Sizin sadrazamlıkla, seraskerlikle, nâzırlıkla gözleriniz doymamıştı, a padişah heveslileri… Şam’da, Halep’te az daha nâmınıza hutbe okutup, isminize sikke kestirecektiniz… Yiğitlik sizde, kahramanlık sizde, avurt zavurt sizde, caka tavır, hepsi sizdeydi… Şimdi böyle sinsi sansar gibi tavandan tavana nereye?

Evet, nereye gidiyorlar? Mahalle kahvesinden bir adımda sadârete, meyhane peykesinden bir basışta nezarete, tulumbacı koğuşundan bir hamlede vilâyete eren bu türediler nereye gidiyorlar? Kendileri kürklere büründüler, milletin derisini soydular. Kasalarına altın doldurdular, bizim cebimize kâğıt tıktılar; halk seril-sefil cami avlularında yatarken çiftlikler aldılar, kâşâneler yaptırdılar. Açlıktan ölenlerin lokmasını ağzından çalarak haspalara ziyafet çektiler; susuzluktan bunalanların destisini aşırıp havuzlarını doldurdular, içinde kayık yüzdürdüler… Han, hamam yıktılar, darağaçları kurdular; hânümanlar söndürüp memleketler yaktılar; yağ aldılar, bal sattılar, yün çaldılar, pamuk attılar… Ne çocuk dediler ne ihtiyar; ne padişah tanıdılar ne nizam; ne merhamet bildiler ne insaf… Halk açlıktan sokaklarda pösteki kemirirken onlar konaklarında bülbül beyni yediler, kuş sütü içtiler… Anamıza sövdüler, babamızı dövdüler, tırnaklarımızı söktüler, hülâsa bacağından yakalayıp bu devleti yerden yere vurdular, paçavraya çevirdiler.
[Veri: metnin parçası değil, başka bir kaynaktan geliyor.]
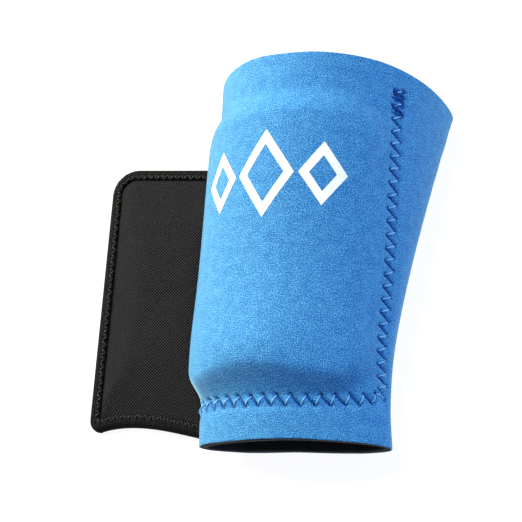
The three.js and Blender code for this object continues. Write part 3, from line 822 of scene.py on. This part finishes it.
def sewn_thread(name, paths, material, radius=THREAD_RADIUS, sides=6):
    """Round thread along several open paths, each a list of points."""
    points, faces, uv = [], [], []
    for path in paths:
        count = len(path)
        along = np.gradient(path, axis=0)
        along /= np.linalg.norm(along, axis=1)[:, None]
        side = np.cross(along, [0.0, 0.0, 1.0])
        side /= np.linalg.norm(side, axis=1)[:, None] + 1e-9
        over = np.cross(side, along)
        angle = np.arange(sides) / sides * 2 * math.pi
        across, upward = (turn[None, :, None] for turn in (np.cos(angle), np.sin(angle)))
        ring = path[:, None] + radius * (across * side[:, None] + upward * over[:, None])
        base = sum(len(p) for p in points)
        quads, (r, c) = sheet_faces(count, sides, closed=True)
        points.append(ring.reshape(-1, 3))
        faces.extend(quads + base)
        length = np.concatenate([[0], np.cumsum(np.linalg.norm(np.diff(path, axis=0), axis=1))])
        uv.append(np.stack([length[r], c * 2 * math.pi * radius / sides], -1).reshape(-1, 2))
        faces.append(list(range(base, base + sides))[::-1])
        faces.append(list(range(base + (count - 1) * sides, base + count * sides)))
        uv.append(np.zeros((2 * sides, 2)))
    return make_piece(name, np.concatenate(points), faces, material, np.concatenate(uv))


def stroke_paths(needles, first, surface, rise, dive=0.75, steps=8):
    """Every second stroke of a zigzag, from the given one on, as threads that dive into
    the cloth at their two ends."""
    start, end = needles[first:-1:2], needles[first + 1::2]
    t = np.linspace(0, 1, steps)
    flat = start[:, None] * (1 - t)[None, :, None] + end[:, None] * t[None, :, None]
    depth = np.tile(dive - (dive + rise) * np.sin(math.pi * t) ** 0.6, len(start))
    return list(surface(flat.reshape(-1, 2), depth).reshape(len(start), steps, 3))


def stitch_path(needles, surface, dive, rise, steps=5):
    """A thread that dives at each needle point and lies on the cloth between them."""
    arc = np.sin(math.pi * np.linspace(0, 1, steps, endpoint=False)) ** 0.6
    depth = np.tile(dive * (1 - arc) - rise * arc, len(needles) - 1)
    return surface(along_thread(needles, steps), depth)


def on_sleeve(flat, depth):
    """Places a thread a little over half way down the dents that its stitches make."""
    y = np.clip(flat[:, 1], 0.6, SLEEVE_LENGTH - 0.6)
    return wall.place_and_facing(y, flat[:, 0], depth + 0.55 * seam_relief(y[:, None], flat[:, :1])[:, 0])[0]


def pocket_stitching():
    """The zigzag pulls every second stroke down between two puffs of cloth. The raised
    strokes are drawn in a lighter copy of the blue thread, a painted highlight, and the
    sunk strokes and bar tacks in a darker copy, a painted shade.
    """
    sewn_thread("raised_stitches", stroke_paths(SEAM_NEEDLES, 0, on_sleeve, rise=0.25),
                HIGHLIT_THREAD)
    sewn_thread("sunk_stitches", stroke_paths(SEAM_NEEDLES, 1, on_sleeve, rise=-0.1),
                SHADED_THREAD)
    tacks = [stitch_path(needles, on_sleeve, dive=0.7, rise=0.15) for needles in TACK_NEEDLES]
    sewn_thread("bar_tacks", tacks, SHADED_THREAD)


# The printed motif: three lozenge outlines side by side over the pad

MOTIF_MIDDLE = (-5.6, 93.0)
# For each lozenge its offset, half width and half height
LOZENGES = [(-21.0, 8.5, 11.5), (0.0, 11.0, 16.0), (21.0, 8.5, 11.5)]
PRINT_LINE = 3.0
PRINT_RISE = 0.07


def lozenge_print():
    """The outlines as thin sheets that follow the cloth just above it."""
    points, faces, uv = [], [], []
    steps, across = 14, 4
    for offset, half_width, half_height in LOZENGES:
        corners = np.array([(0, -half_height), (half_width, 0), (0, half_height), (-half_width, 0)])
        slope = half_width * half_height / math.hypot(half_width, half_height)
        ring = []
        for k in range(across + 1):
            scale = 1 - PRINT_LINE / slope * k / across
            side = []
            for i in range(4):
                t = np.linspace(0, 1, steps, endpoint=False)[:, None]
                side.append(corners[i] * (1 - t) + corners[(i + 1) % 4] * t)
            ring.append(np.concatenate(side) * scale)
        flat = np.stack(ring) + np.array(MOTIF_MIDDLE) + np.array([offset, 0.0])
        base = sum(len(p) for p in points)
        at = wall.place_and_facing(flat[..., 1], flat[..., 0], np.full(flat.shape[:2], -PRINT_RISE))[0]
        quads, (r, c) = sheet_faces(across + 1, 4 * steps, closed=True)
        points.append(at.reshape(-1, 3))
        faces.extend(quads + base)
        uv.append(flat[r, c % (4 * steps)].reshape(-1, 2))
    points, uv = np.concatenate(points), np.concatenate(uv)
    return make_piece("printed_lozenges", points, faces, WHITE_PRINT, uv)


# The shield

def left_flank(y):
    """How far the sleeve reaches towards the shield, up to the tape's height."""
    row = wall.rows[np.clip(round(y / SLEEVE_LENGTH * (wall.STATIONS - 1)), 0, wall.STATIONS - 1)]
    return row[row[:, 1] <= TAPE_HEIGHT, 0].min()


def shield_corners():
    """Its four corners, clear of the sleeve's flank on the right."""
    start, end = SHIELD_START, SHIELD_START + SHIELD_LENGTH
    first, last = left_flank(start), left_flank(end)
    shares = np.linspace(0, 1, 13)
    bulge = max(0, *(first * (1 - t) + last * t - left_flank(start * (1 - t) + end * t) for t in shares))
    first, last = (flank - bulge - SHIELD_CLEARANCE for flank in (first, last))
    near_end = end - SHIELD_END_SLOPE * SHIELD_FOREARM_WIDTH
    return [
        (first - SHIELD_WRIST_WIDTH, start), (first, start),
        (last, near_end), (last - SHIELD_FOREARM_WIDTH, end),
    ]


SHIELD_CORNERS = shield_corners()


def length_round(ring):
    """Distances along a closed outline, back to its start."""
    steps = np.diff(np.concatenate([ring, ring[:1]]), axis=0)
    return np.concatenate([[0], np.cumsum(np.linalg.norm(steps, axis=1))])


def shield_edge(inset):
    """The shield's outline, or one that lies inset within it."""
    return rounded_outline(SHIELD_CORNERS, SHIELD_RADII, inset, SHIELD_END_PULL, side_steps=40)


def plump(piece, held, cap):
    """Lets Blender's cloth blow a closed cover up a little round its padding. The held
    points stay still, and no point moves further than cap. The run is made five times
    life size, where the cloth's own units suit it."""
    grow, frames = 5, 20
    scene = bpy.context.scene
    count = len(piece.data.vertices)
    start = np.empty(count * 3)
    piece.data.vertices.foreach_get("co", start)
    mesh = piece.data.copy()
    mesh.vertices.foreach_set("co", start * grow)
    twin = bpy.data.objects.new("plumping", mesh)
    scene.collection.objects.link(twin)
    twin.vertex_groups.new(name="held").add([int(i) for i in held], 1.0, "REPLACE")
    cloth = twin.modifiers.new("cloth", "CLOTH")
    cloth.settings.quality = 5
    cloth.settings.use_pressure = True
    cloth.settings.uniform_pressure_force = 4
    cloth.settings.vertex_group_mass = "held"
    cloth.settings.effector_weights.gravity = 0
    cloth.point_cache.frame_end = frames
    for moment in range(1, frames + 1):
        scene.frame_set(moment)
    settled = np.empty(count * 3)
    twin.evaluated_get(bpy.context.evaluated_depsgraph_get()).data.vertices.foreach_get("co", settled)
    move = (settled / grow - start).reshape(-1, 3) / MM
    reach = np.linalg.norm(move, axis=1)
    move *= np.minimum(1, cap / np.maximum(reach, 1e-6))[:, None]
    place = start.reshape(-1, 3) / MM + move
    place[:, 2] = np.maximum(place[:, 2], 0.02)
    piece.data.vertices.foreach_set("co", (place * MM).ravel())
    piece.data.update()
    bpy.data.objects.remove(twin)
    bpy.data.meshes.remove(mesh)
    scene.frame_set(1)
    print("plumped by", round(float(reach.mean()), 3), "to", round(float(reach.max()), 3), "mm")


def shield_cushion():
    """The padded body under its rib-knit cover, thin at the flange that the tape holds."""
    edge = shield_edge(TAPE_WALL + 0.3)
    root = shield_edge(TAPE_COVER - 0.2)
    middle = np.mean(SHIELD_CORNERS, axis=0)
    inward = np.concatenate([[0], np.linspace(0.01, 1, 40) ** 1.15 * 0.985])
    rings = np.concatenate([[edge], root + (middle - root)[None] * inward[:, None, None]])
    flange = TAPE_HEIGHT / 2
    reach = np.linalg.norm(root - middle, axis=1)[None] * inward[:, None]
    shoulder = np.tanh(reach / CUSHION_SHOULDER) ** 0.8
    dome = 1 - (1 - inward[:, None]) ** 2
    puff = (1 - CUSHION_DOME) * shoulder + CUSHION_DOME * dome
    puff = np.concatenate([np.zeros((1, len(edge))), puff])
    top = flange + FLANGE_HALF + (SHIELD_THICKNESS - flange - FLANGE_HALF) * puff
    bottom = (flange - FLANGE_HALF) * (1 - smoothstep(puff * 1.6)) + 0.05
    loops = np.concatenate([np.dstack([rings, top])[::-1], np.dstack([rings, bottom])])
    flat = np.concatenate([rings[::-1], rings])
    count = len(edge)
    faces, (r, c) = sheet_faces(len(loops), count, closed=True, flip=True)
    uv = np.concatenate([flat[r, c % count].reshape(-1, 2), flat[0], flat[-1][::-1]])
    piece = make_piece("shield_cushion", loops.reshape(-1, 3), list(faces) + end_caps(loops),
                       RIB_COVER, uv)
    rim = count * (len(rings) - 4)
    plump(piece, range(rim, len(piece.data.vertices) - rim), CLOTH_CAP)
    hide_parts("shield_body")
    return piece


def shield_tape():
    """Knit tape folded over the flange and sewn down through both sides."""
    turn = np.linspace(math.pi / 2, -math.pi / 2, 9)
    half = TAPE_HEIGHT / 2
    upper = [(TAPE_COVER, half * 0.9), (TAPE_COVER * 0.72, half * 0.98), (TAPE_COVER * 0.5, half)]
    outer = upper + [(half - half * math.cos(a), half * math.sin(a)) for a in turn]
    outer += [(inset, -z) for inset, z in upper[::-1]]
    gap = half - TAPE_WALL
    inner = [(TAPE_COVER, -gap), (TAPE_WALL + 0.2, -gap), (TAPE_WALL, 0)]
    inner += [(inset, -z) for inset, z in inner[1::-1]]
    profile = outer + inner
    rings = [(shield_edge(inset), z) for inset, z in profile]
    loops = np.stack([np.column_stack([ring, np.full(len(ring), half + z)]) for ring, z in rings])
    count = loops.shape[1]
    length = length_round(shield_edge(2.0))
    whole = length[-1]
    wave = lambda span: np.cos(2 * math.pi * length[:-1] * round(whole / span) / whole)
    pucker = 0.3 * wave(TAPE_STITCH) + 0.08 * wave(7.1)
    for k, (inset, z) in enumerate(outer):
        loops[k, :, 2] -= np.sign(z) * pucker * min(1, inset / TAPE_COVER * 1.4)
    loops[..., 2] = np.maximum(loops[..., 2], 0)
    loops = np.concatenate([loops, loops[:1]])
    faces, (r, c) = sheet_faces(len(loops), count, closed=True)
    faces = np.where(faces >= len(profile) * count, faces - len(profile) * count, faces)
    uv = np.stack([length[c], length_round(np.array(profile))[r]], -1)
    piece = make_piece("shield_tape", loops[:-1].reshape(-1, 3), faces, EDGE_TAPE, uv)
    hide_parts("shield_binding")
    return piece


def shield_stitching():
    """A narrow zigzag through the tape's inner edge, on the upper side."""
    line = shield_edge(TAPE_COVER - 0.9)
    length = length_round(line)
    line = np.concatenate([line, line[:1]])
    at = np.arange(0, length[-1], 0.25)
    line = np.column_stack([np.interp(at, length, line[:, i]) for i in (0, 1)])
    needles = zigzag(line, at, 0, at[-1], TAPE_STITCH, 2.0)

    def on_tape(flat, depth):
        return np.column_stack([flat, TAPE_HEIGHT - 0.1 - depth])

    path = stitch_path(needles, on_tape, dive=0.5, rise=0.2)
    return sewn_thread("shield_stitching", [path], BLACK_THREAD, radius=0.24)


# Studio

CAMERA_POSITION = np.array([193.49, -109.02, 448.39])
CAMERA_RIGHT = Vector((0.90924, 0.1552, -0.38625))
CAMERA_UP = Vector((0.00765, 0.92151, 0.38828))
CAMERA_LENS = 88.28

# For each soft light its colour, the way to it from the object, distance, size and power
LIGHTS = {
    "key_window": ("#fffae2", (-0.85, 0.38, 0.52), 0.9, 0.6, 17.5),
    "right_fill": ("#a8ceff", (0.93, -0.08, 0.5), 1.0, 0.7, 6.3),
    "top_light": ("#fdfdf6", (-0.2, 0.45, 1.0), 1.4, 0.5, 14.8),
}
FLOOR_REACH = 60.0  # metres, so that low views see no end of it
FLOOR_DROP = 0.0002


def studio():
    """The camera at the photograph's angle, the paper floor and the soft lights."""
    camera_data = bpy.data.cameras.new("camera")
    camera_data.lens = CAMERA_LENS
    camera_data.sensor_width = 36
    camera = bpy.data.objects.new("camera", camera_data)
    bpy.context.scene.collection.objects.link(camera)
    right = CAMERA_RIGHT.normalized()
    back = right.cross(CAMERA_UP).normalized()
    up = back.cross(right)
    turn = Matrix((right, up, back)).transposed().to_4x4()
    camera.matrix_world = Matrix.Translation(Vector((CAMERA_POSITION + PLACE) * MM)) @ turn
    bpy.context.scene.camera = camera

    paper = bpy.data.meshes.new("floor")
    square = ((-1, -1), (1, -1), (1, 1), (-1, 1))
    corners = [(x * FLOOR_REACH, y * FLOOR_REACH, -FLOOR_DROP) for x, y in square]
    paper.from_pydata(corners, [], [(0, 1, 2, 3)])
    paper.materials.append(PAPER)
    floor = bpy.data.objects.new("floor", paper)
    bpy.context.scene.collection.objects.link(floor)

    middle = Vector((0.03, 0.0, 0.03))
    for name, (colour, toward, distance, size, power) in LIGHTS.items():
        light = bpy.data.lights.new(name, "AREA")
        light.color = linear(colour)[:3]
        light.energy = power
        light.size = size
        lamp = bpy.data.objects.new(name, light)
        bpy.context.scene.collection.objects.link(lamp)
        direction = Vector(toward).normalized()
        lamp.location = middle + direction * distance
        lamp.rotation_euler = direction.to_track_quat("Z", "Y").to_euler()

    world = bpy.data.worlds.new("studio")
    world.use_nodes = True
    world.node_tree.nodes["Background"].inputs["Color"].default_value = (1, 1, 1, 1)
    world.node_tree.nodes["Background"].inputs["Strength"].default_value = 0.1
    bpy.context.scene.world = world
    bpy.context.scene.view_settings.view_transform = "Standard"


sleeve_jersey()
sleeve_lining()
pad = pocket_plate("pocket_cushion", 0.0, (CUSHION_DEPTH, True), (CUSHION_DEPTH, False), PAD_FOAM,
                   "pocket_pad")
pocket_plate("pocket_lining", POCKET_MARGIN, (PANEL_DEPTH, False), (PANEL_DEPTH + PANEL_THICKNESS, False),
             BLACK_LINING, "pocket_panel")
pocket_stitching()
lozenge_print()
shield_cushion()
shield_tape()
shield_stitching()
studio()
İşte milleti büsbütün öldürdüklerinden emin olsunlar; zira damarlarımızda bir damla kan, kollarımızda bir zerre kuvvet kalmış olsaydı yakalarından yapışır öcümüzü alırdık… Hâlbuki kollarını sallaya sallaya, yüzümüze tüküre tüküre gittiler…
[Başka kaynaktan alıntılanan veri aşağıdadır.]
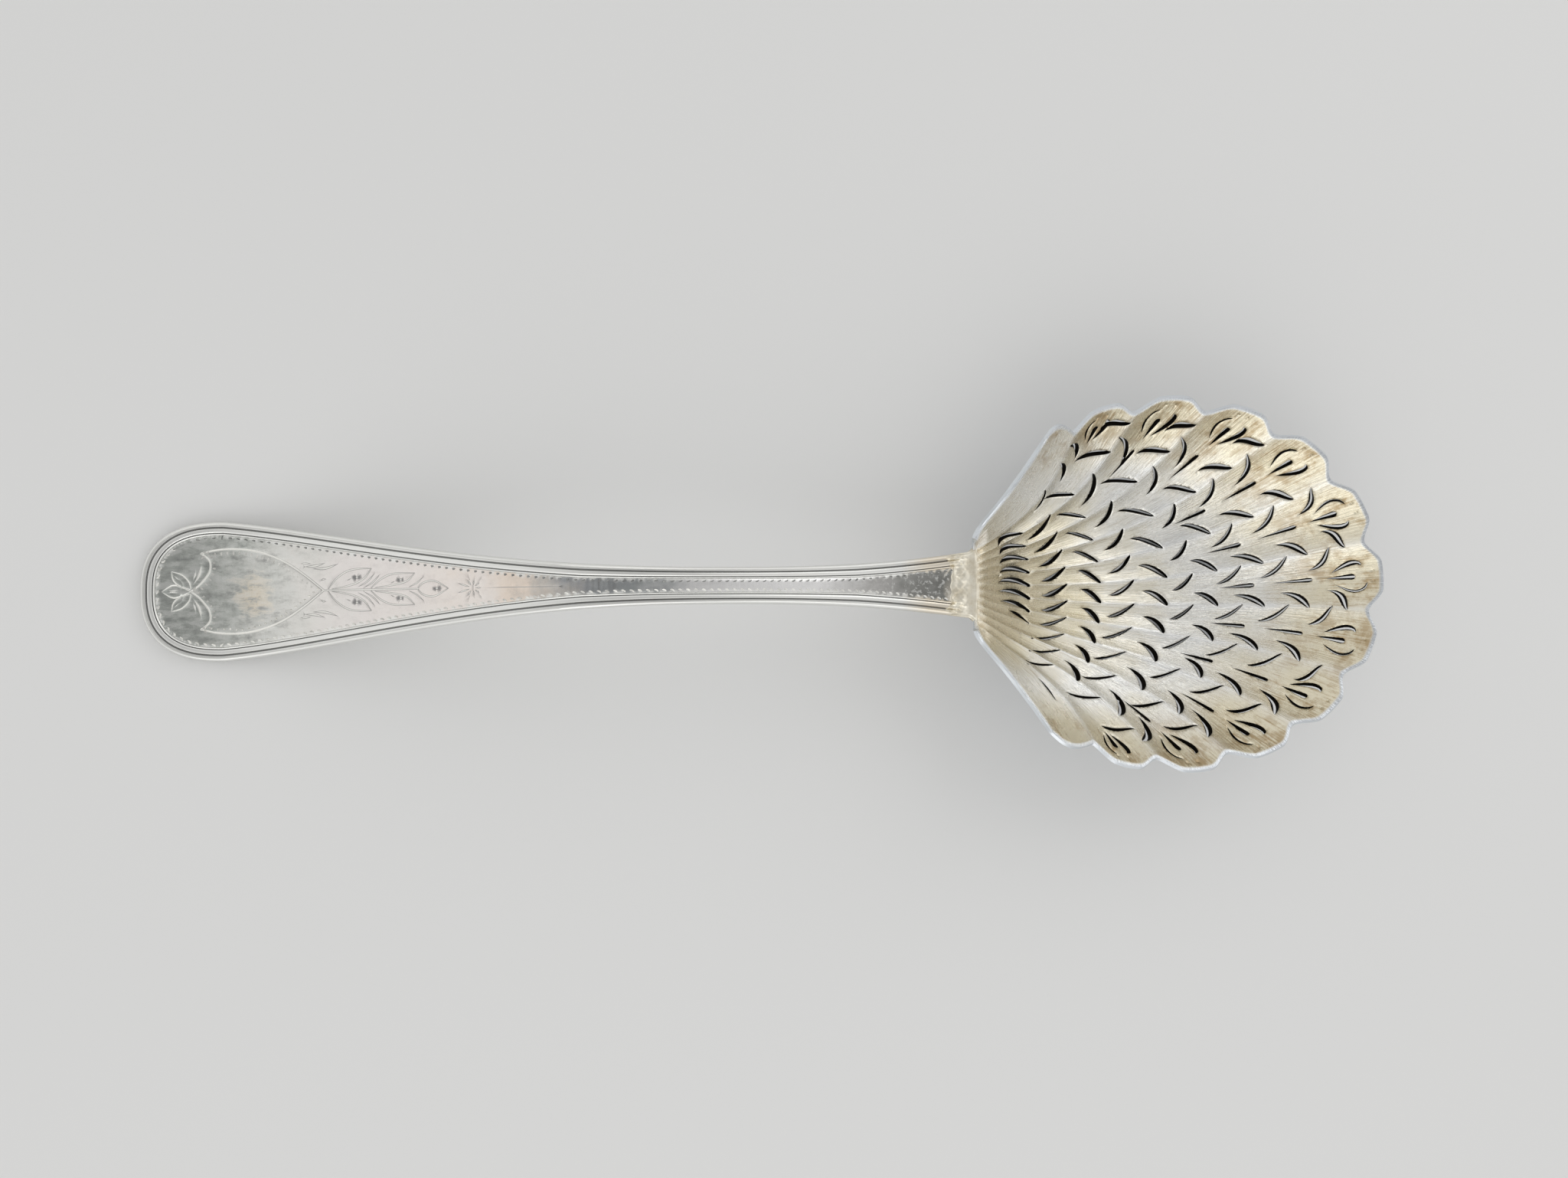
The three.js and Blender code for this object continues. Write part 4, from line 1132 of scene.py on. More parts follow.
def stroke_halves(path, half, taper):
    """Half widths along a stroke: taper 0 keeps it even, 1 makes it a leaf."""
    way = np.linspace(0, 1, len(path))
    leaf = np.sin(np.pi * np.clip(way, 0.02, 0.98)) ** 0.75
    return half * ((1 - taper) + taper * leaf)


def groove_depth(points, strokes):
    """How deep the engraving is at plan points, as a share of the deepest stroke."""
    deepest = np.zeros(len(points))
    for path, half, depth, taper in strokes:
        halves = stroke_halves(path, half, taper)
        low, high = path.min(0) - half, path.max(0) + half
        near = np.flatnonzero(np.all((points >= low) & (points <= high), axis=1))
        if not len(near):
            continue
        a, b = path[:-1], path[1:]
        way = b - a
        span = np.maximum((way**2).sum(1), 1e-12)
        p = points[near][:, None, :]
        t = np.clip(((p - a) * way).sum(2) / span, 0, 1)
        gap = np.linalg.norm(p - (a + way * t[..., None]), axis=2)
        width = halves[:-1] + (halves[1:] - halves[:-1]) * t
        cut = np.clip(1 - gap / np.maximum(width, 1e-6), 0, 1) * width / half * depth
        deepest[near] = np.maximum(deepest[near], cut.max(1))
    return deepest


def engraved_panel(ring):
    """The panel inside the border: a fine mesh that follows each engraved stroke."""
    strokes = engraving_strokes()
    points, edges, count = [ring], [], len(ring)
    edges += [(k, (k + 1) % count) for k in range(count)]
    for path, half, _, taper in strokes:
        halves = stroke_halves(path, half, taper)
        aside = to_the_right(np.gradient(path, axis=0))
        for offset in (-1, 0, 1):
            points.append(path + offset * aside * halves[:, None])
            edges += [(count + k, count + k + 1) for k in range(len(path) - 1)]
            count += len(path)
    grid = []
    for k, x in enumerate(np.arange(PANEL_START, SEAT_X - 0.2, PANEL_SPACING)):
        y = np.arange(-PANEL_HALF, PANEL_HALF + 0.05, PANEL_SPACING) + (k % 2) * PANEL_SPACING / 2
        grid.append(np.stack([np.full_like(y, x), y], -1))
    grid = np.concatenate(grid)
    grid = grid[inside_outline(grid, grown(ring, -PANEL_CLEAR))]
    near = groove_depth(grid, [(path, half + STROKE_CLEAR, depth, 0) for path, half, depth, _ in strokes])
    points.append(grid[near <= 0])
    flat = np.concatenate(points)
    placed, _, triangles = triangulated(flat, edges, [np.arange(len(ring))], [])
    depth = groove_depth(placed, strokes)
    return placed, triangles, depth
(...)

Aşkolsun! At da size yaraşır, meydan da… Bizde bu ölü kan, sizde o yaman surat olduktan sonra bir gün olur yine gelirsiniz. Eteklerinizi öptürüp ciğerlerimizi söndürürsünüz. Biz size: “Kırk katır mı, kırk satır mı?” diye soramadık; yarın sizin bize:
– “Ölümlerden ölüm beğen!” demek artık hakkınızdır. Lâyıkımız olan paşalar! Topumuzun kafasını bir kılıçta çıkarmadan nereye?”